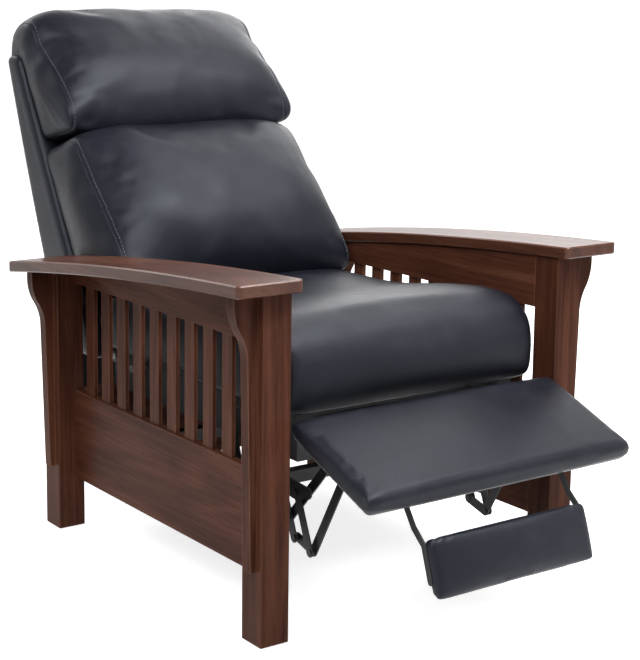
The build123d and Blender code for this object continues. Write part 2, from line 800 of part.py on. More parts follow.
def board_place(along, down):
    """A place counted along the footrest board's upper face and down into it."""
    edge = at(footrest_edge_y, footrest_edge_z)
    return step_from(step_from(edge, 180 + footrest_tilt, along), footrest_tilt - 90, down)


def flipper_place(along, back):
    """A place counted down the flipper's front face and back from it."""
    edge = at(flipper_top_y, flipper_top_z)
    return step_from(step_from(edge, 180 + flipper_tilt, along), flipper_tilt - 90, back)


flipper_pivot = board_place(flipper_pivot_along, flipper_pivot_depth)
running = rivet_radius + pin_clearance
opened = rivet_radius + open_pivot_clearance

# Side plates: a strip along the seat rail, an arm down to the pivots and a horn to the front
plate_top = seat_rail_top - plate_strip_drop
plate_strip_bottom = plate_top - plate_strip_height
arm_rear_y = guide_pivot[0] + plate_margin
arm_front_y = arm_rear_y - plate_arm_width
horn_top = drive_pivot[1] + plate_horn_height
horn_front_y = frame_y + plate_horn_front
for side, sign in sides:
    with BuildPart() as side_plate:
        with BuildSketch(Plane.YZ.offset(sign * plate_plane)) as outline:
            Polygon(
                (frame_y + plate_strip_front, plate_top),
                (frame_y + plate_strip_rear, plate_top),
                (frame_y + plate_strip_rear, plate_strip_bottom),
                (arm_rear_y + plate_arm_width, plate_strip_bottom),
                (arm_rear_y, guide_pivot[1] + plate_horn_height),
                (arm_rear_y, guide_pivot[1] - plate_margin),
                (drive_pivot[0], drive_pivot[1] - plate_margin),
                (horn_front_y, drive_pivot[1]),
                (horn_front_y, horn_top),
                (arm_front_y, horn_top + plate_corner),
                (arm_front_y, plate_strip_bottom),
                (frame_y + plate_strip_front, plate_strip_bottom),
                align=None,
            )
            chamfer(outline.vertices(), plate_corner)
            with Locations(drive_pivot, guide_pivot):
                Circle(rivet_radius, mode=Mode.SUBTRACT)
        extrude(amount=sign * bar_thickness)
    keep(side_plate, f"{side}_side_plate")

with BuildPart() as plate_rivets:
    discs((drive_pivot, guide_pivot), drive_plane, rivet_radius, plate_outer - drive_plane)
    heads((drive_pivot, guide_pivot), plate_outer, rivet_head_radius, rivet_head_height)
keep(plate_rivets, "plate_rivets")

# Links, outermost first: drive and guide links side by side, then stay links, then carry links
with BuildPart() as drive_links:
    flat_bar(drive_plane, bar_thickness, drive_pivot, apex, bar_width,
             ((drive_pivot, running), (apex, rivet_radius)))
keep(drive_links, "drive_links")

with BuildPart() as guide_links:
    flat_bar(drive_plane, bar_thickness, guide_pivot, guide_foot, bar_width,
             ((guide_pivot, running), (guide_foot, opened), (stay_foot, rivet_radius)))
keep(guide_links, "guide_links")

with BuildPart() as stay_links:
    flat_bar(stay_plane, bar_thickness, stay_foot, stay_pivot, bar_width,
             ((stay_foot, running), (stay_pivot, opened)))
keep(stay_links, "stay_links")

with BuildPart() as carry_links:
    for sign in (-1, 1):
        with BuildSketch(Plane.YZ.offset(sign * carry_plane)) as outline:
            for end in (carry_pivot, guide_foot):
                add(bar(apex, end, bar_width))
            for place, radius in ((apex, running), (carry_pivot, running),
                                  (guide_foot, rivet_radius)):
                with Locations(place):
                    Circle(radius, mode=Mode.SUBTRACT)
        extrude(amount=sign * bar_thickness)
keep(carry_links, "carry_links")

# Rivets of the moving joints, each kept with the link that it is fixed in
drive_outer = drive_plane + bar_thickness
stay_outer = stay_plane + bar_thickness
carry_outer = carry_plane + bar_thickness
bracket_outer = bracket_plane + bar_thickness
with BuildPart() as drive_rivets:
    discs((apex,), carry_plane, rivet_radius, drive_outer - carry_plane)
    heads((apex,), carry_plane - rivet_head_height, rivet_head_radius, rivet_head_height)
    heads((apex,), drive_outer, rivet_head_radius, rivet_head_height)
keep(drive_rivets, "drive_link_rivets")

with BuildPart() as carry_rivets:
    discs((guide_foot,), carry_plane, rivet_radius, drive_outer - carry_plane)
    heads((guide_foot,), carry_plane - rivet_head_height, rivet_head_radius, rivet_head_height)
    heads((guide_foot,), drive_outer, rivet_head_radius, rivet_head_height)
keep(carry_rivets, "carry_link_rivets")

with BuildPart() as guide_rivets:
    discs((stay_foot,), stay_plane, rivet_radius, drive_outer - stay_plane)
    heads((stay_foot,), drive_outer, rivet_head_radius, rivet_head_height)
keep(guide_rivets, "guide_link_rivets")

# Footrest: a padded board on two brackets
pad_under = footrest_pad_thickness + footrest_board_thickness
with BuildPart() as footrest_brackets:
    for sign in (-1, 1):
        with BuildSketch(Plane.YZ.offset(sign * bracket_plane)) as outline:
            for place in (flipper_pivot, carry_pivot, stay_pivot):
                with Locations(place):
                    RegularPolygon(bracket_margin, small_round_sides)
            Polygon(
                board_place(bracket_rear, pad_under),
                board_place(bracket_front, pad_under),
                board_place(bracket_front, pad_under + bracket_margin),
                board_place(bracket_rear, pad_under + bracket_margin),
                align=None,
            )
            make_hull()
            for place in (flipper_pivot, carry_pivot, stay_pivot):
                with Locations(place):
                    Circle(rivet_radius, mode=Mode.SUBTRACT)
        extrude(amount=sign * bar_thickness)
keep(footrest_brackets, "footrest_brackets")

with BuildPart() as bracket_rivets:
    discs((carry_pivot,), bracket_plane, rivet_radius, carry_outer - bracket_plane)
    discs((stay_pivot,), bracket_plane, rivet_radius, stay_outer - bracket_plane)
    heads((carry_pivot, stay_pivot), bracket_plane - rivet_head_height, rivet_head_radius,
          rivet_head_height)
    heads((stay_pivot,), stay_outer, rivet_head_radius, bar_gap / 2)
    discs((flipper_pivot,), flipper_half, rivet_radius, bracket_outer - flipper_half)
    heads((flipper_pivot,), bracket_outer, rivet_head_radius, rivet_head_height)
    heads((flipper_pivot,), flipper_half + bar_thickness + bar_gap / 2, rivet_head_radius,
          bracket_plane - flipper_half - bar_thickness - bar_gap / 2)
keep(bracket_rivets, "bracket_rivets")

with BuildPart() as footrest_board:
    with BuildSketch(Plane.YZ.offset(-footrest_half + footrest_board_inset)):
        Polygon(
            board_place(footrest_board_inset, footrest_pad_thickness),
            board_place(footrest_length - footrest_board_inset, footrest_pad_thickness),
            board_place(footrest_length - footrest_board_inset, pad_under),
            board_place(footrest_board_inset, pad_under),
            align=None,
        )
    extrude(amount=2 * (footrest_half - footrest_board_inset))
keep(footrest_board, "footrest_board")


def pad_corners(place, length, thickness, crown_height):
    """Corners of a pad, its upper face first, raised by its share of the crown."""
    def corners(crown):
        rise = (1 - crown) * crown_height
        return [place(0, rise), place(length, rise), place(length, thickness),
                place(0, thickness)]
    return corners


with BuildPart() as footrest_pad:
    soft_loft(footrest_half, pad_end_draw, (footrest_pad_round,) * 2 + (pad_under_round,) * 2,
              pad_corners(board_place, footrest_length, footrest_pad_thickness,
                          footrest_crown),
              belly(-pad_edge_crown, -footrest_crown), (2, 3))
keep(footrest_pad, "footrest_pad")

# Flipper: a smaller padded board on two cranked arms
flipper_under = flipper_pad_thickness + flipper_board_thickness
with BuildPart() as flipper_board:
    with BuildSketch(Plane.YZ.offset(-flipper_half)):
        Polygon(
            flipper_place(flipper_pad_round, flipper_pad_thickness),
            flipper_place(flipper_length - flipper_pad_round, flipper_pad_thickness),
            flipper_place(flipper_length - flipper_pad_round, flipper_under),
            flipper_place(flipper_pad_round, flipper_under),
            align=None,
        )
    extrude(amount=2 * flipper_half)
keep(flipper_board, "flipper_board")

with BuildPart() as flipper_pad:
    soft_loft(flipper_half - seat_gap, flipper_end_draw,
              (flipper_pad_round,) * 2 + (pad_under_round,) * 2,
              pad_corners(flipper_place, flipper_length, flipper_pad_thickness,
                          flipper_crown),
              belly(-pad_edge_crown, -flipper_crown), (2, 3))
keep(flipper_pad, "flipper_pad")

foot_depth = flipper_pad_thickness + flipper_board_thickness / 2
arm_route = [
    flipper_pivot,
    flipper_place(-flipper_kink_up, flipper_kink_back),
    flipper_place(flipper_foot_start, foot_depth),
    flipper_place(flipper_foot_end, foot_depth),
]
with BuildPart() as flipper_arms:
    for sign in (-1, 1):
        with BuildSketch(Plane.YZ.offset(sign * flipper_half)):
            for start, end in zip(arm_route, arm_route[1:]):
                add(bar(start, end, flipper_arm_width))
            with Locations(flipper_pivot):
                Circle(running, mode=Mode.SUBTRACT)
        extrude(amount=sign * bar_thickness)
keep(flipper_arms, "flipper_arms")
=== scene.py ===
"""Mission reclining armchair: stained wood frame, dark leather cushions, black steel footrest linkage."""

import math

import bmesh
import bpy
import numpy as np
from mathutils import Matrix, Vector, noise
from mathutils.bvhtree import BVHTree


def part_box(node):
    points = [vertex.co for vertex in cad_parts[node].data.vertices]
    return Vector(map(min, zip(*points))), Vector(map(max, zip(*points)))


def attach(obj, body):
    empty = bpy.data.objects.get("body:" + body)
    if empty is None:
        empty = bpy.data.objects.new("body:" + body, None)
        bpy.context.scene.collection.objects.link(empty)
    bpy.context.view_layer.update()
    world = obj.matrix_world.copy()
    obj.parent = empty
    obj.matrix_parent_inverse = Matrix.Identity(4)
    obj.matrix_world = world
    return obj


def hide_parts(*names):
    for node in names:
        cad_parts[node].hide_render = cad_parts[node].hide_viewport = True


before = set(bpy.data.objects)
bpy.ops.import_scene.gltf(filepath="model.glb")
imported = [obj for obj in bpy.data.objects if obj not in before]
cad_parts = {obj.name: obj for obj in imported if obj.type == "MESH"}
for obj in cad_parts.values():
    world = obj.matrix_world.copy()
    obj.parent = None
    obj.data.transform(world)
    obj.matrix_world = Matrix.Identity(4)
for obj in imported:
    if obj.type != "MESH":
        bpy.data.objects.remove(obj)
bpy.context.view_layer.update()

# Lengths are in metres
MM = 0.001

# Camera, solved from the posts, arms and panels of the photograph
CAMERA_AZIMUTH = math.radians(-36.078)
CAMERA_ELEVATION = math.radians(9.581)
CAMERA_ROLL = math.radians(0.797)
CAMERA_DISTANCE = 3226.9 * MM
CAMERA_TARGET = Vector((42.4, -38.0, 591.6)) * MM
CAMERA_LENS = 89.7              # focal length and film width, both in millimetres
CAMERA_FILM_WIDTH = 36
CAMERA_SHIFT_Y = -0.12

# The back shell's leaning front face
SHELL_FOOT = Vector((0, 282, 345)) * MM
SHELL_LEAN = math.radians(29.96)                                # how far it leans from upright
SHELL_UP = (0, math.sin(SHELL_LEAN), math.cos(SHELL_LEAN))      # up along the face
SHELL_OUT = (0, -math.cos(SHELL_LEAN), math.sin(SHELL_LEAN))    # out from the face
SHELL_BACKWARD = (0, 1, -0.5)   # roughly where the backs of the two pillows look
DOWNWARD = (0, 0, -1)

# Meshes of the leather pieces
VOXEL = 8 * MM                  # of the seat, the pillows and the shell
PAD_VOXEL = 5 * MM              # of the footrest and the flipper
PILLOW_SOFTENING = 5            # rounds of smoothing after the even mesh is made
CUSHION_SOFTENING = 4
PAD_SOFTENING = 2
SMOOTH_SHARE = 0.5              # how far one round moves a point towards its neighbours

# Stuffing: the pressure inside, how much larger the leather is cut, how far it may move at most,
# and the rounds of smoothing after it has swollen
SIM_FRAMES = 18
LEATHER_CLOTH = {
    "quality": 4, "mass": 0.4, "tension_stiffness": 30, "compression_stiffness": 30,
    "shear_stiffness": 12, "bending_stiffness": 1.2, "tension_damping": 12,
    "compression_damping": 12, "air_damping": 4,
}
LUMBAR_STUFFING = {"pressure": 5.0, "growth_share": 0.004, "most": 20 * MM, "calm_steps": 14}
HEADREST_STUFFING = {"pressure": 5.0, "growth_share": 0.004, "most": 16 * MM, "calm_steps": 14}
SEAT_STUFFING = {"pressure": 2.5, "growth_share": 0.0, "most": 7 * MM, "calm_steps": 24}
FOOTREST_STUFFING = {"pressure": 2.0, "growth_share": 0.0, "most": 1.5 * MM, "calm_steps": 2}
FLIPPER_STUFFING = {"pressure": 2.0, "growth_share": 0.0, "most": 2 * MM, "calm_steps": 2}
SHORTEST_MOVE = 1e-9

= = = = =

TASK BRIEF: Take exactly the lines from the one containing "foot_depth = flipper_pad_thickness" through the one containing "obj.parent = empty" in the data above, and output them with nothing added.

SOLUTION FOR THIS EXERCISE:
foot_depth = flipper_pad_thickness + flipper_board_thickness / 2
arm_route = [
    flipper_pivot,
    flipper_place(-flipper_kink_up, flipper_kink_back),
    flipper_place(flipper_foot_start, foot_depth),
    flipper_place(flipper_foot_end, foot_depth),
]
with BuildPart() as flipper_arms:
    for sign in (-1, 1):
        with BuildSketch(Plane.YZ.offset(sign * flipper_half)):
            for start, end in zip(arm_route, arm_route[1:]):
                add(bar(start, end, flipper_arm_width))
            with Locations(flipper_pivot):
                Circle(running, mode=Mode.SUBTRACT)
        extrude(amount=sign * bar_thickness)
keep(flipper_arms, "flipper_arms")
=== scene.py ===
"""Mission reclining armchair: stained wood frame, dark leather cushions, black steel footrest linkage."""

import math

import bmesh
import bpy
import numpy as np
from mathutils import Matrix, Vector, noise
from mathutils.bvhtree import BVHTree


def part_box(node):
    points = [vertex.co for vertex in cad_parts[node].data.vertices]
    return Vector(map(min, zip(*points))), Vector(map(max, zip(*points)))


def attach(obj, body):
    empty = bpy.data.objects.get("body:" + body)
    if empty is None:
        empty = bpy.data.objects.new("body:" + body, None)
        bpy.context.scene.collection.objects.link(empty)
    bpy.context.view_layer.update()
    world = obj.matrix_world.copy()
    obj.parent = empty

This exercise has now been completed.